__EXERCISE__: Please give the listing again, word for word, with nothing left out.

----

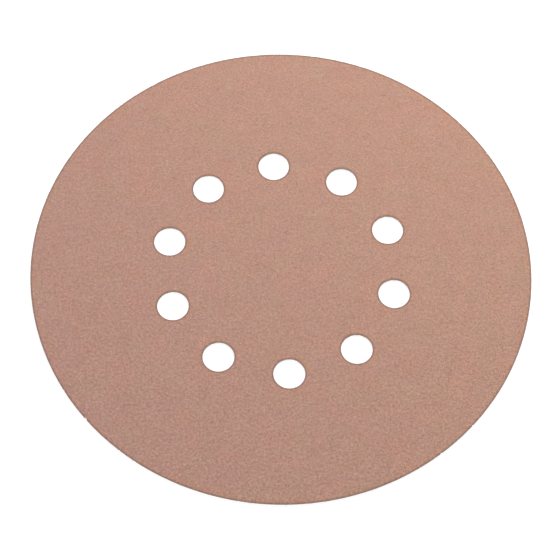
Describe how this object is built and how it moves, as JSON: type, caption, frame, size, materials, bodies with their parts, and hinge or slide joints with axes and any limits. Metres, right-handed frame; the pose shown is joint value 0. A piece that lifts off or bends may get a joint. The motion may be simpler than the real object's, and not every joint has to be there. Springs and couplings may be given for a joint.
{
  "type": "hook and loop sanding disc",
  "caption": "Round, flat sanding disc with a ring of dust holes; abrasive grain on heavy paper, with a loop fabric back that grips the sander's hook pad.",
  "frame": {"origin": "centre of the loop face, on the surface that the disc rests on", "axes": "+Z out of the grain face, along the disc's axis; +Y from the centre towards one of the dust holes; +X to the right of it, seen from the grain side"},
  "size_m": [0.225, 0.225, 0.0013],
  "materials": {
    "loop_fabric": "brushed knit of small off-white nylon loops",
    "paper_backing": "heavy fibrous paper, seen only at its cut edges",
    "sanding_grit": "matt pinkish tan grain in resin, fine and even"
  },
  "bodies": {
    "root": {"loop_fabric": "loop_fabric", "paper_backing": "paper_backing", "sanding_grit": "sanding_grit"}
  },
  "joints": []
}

----

__TASK SOLUTION__:
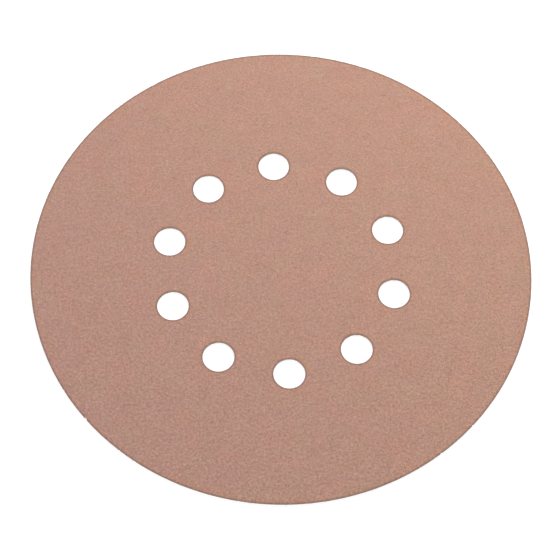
Describe how this object is built and how it moves, as JSON: type, caption, frame, size, materials, bodies with their parts, and hinge or slide joints with axes and any limits. Metres, right-handed frame; the pose shown is joint value 0. A piece that lifts off or bends may get a joint. The motion may be simpler than the real object's, and not every joint has to be there. Springs and couplings may be given for a joint.
{
  "type": "hook and loop sanding disc",
  "caption": "Round, flat sanding disc with a ring of dust holes; abrasive grain on heavy paper, with a loop fabric back that grips the sander's hook pad.",
  "frame": {"origin": "centre of the loop face, on the surface that the disc rests on", "axes": "+Z out of the grain face, along the disc's axis; +Y from the centre towards one of the dust holes; +X to the right of it, seen from the grain side"},
  "size_m": [0.225, 0.225, 0.0013],
  "materials": {
    "loop_fabric": "brushed knit of small off-white nylon loops",
    "paper_backing": "heavy fibrous paper, seen only at its cut edges",
    "sanding_grit": "matt pinkish tan grain in resin, fine and even"
  },
  "bodies": {
    "root": {"loop_fabric": "loop_fabric", "paper_backing": "paper_backing", "sanding_grit": "sanding_grit"}
  },
  "joints": []
}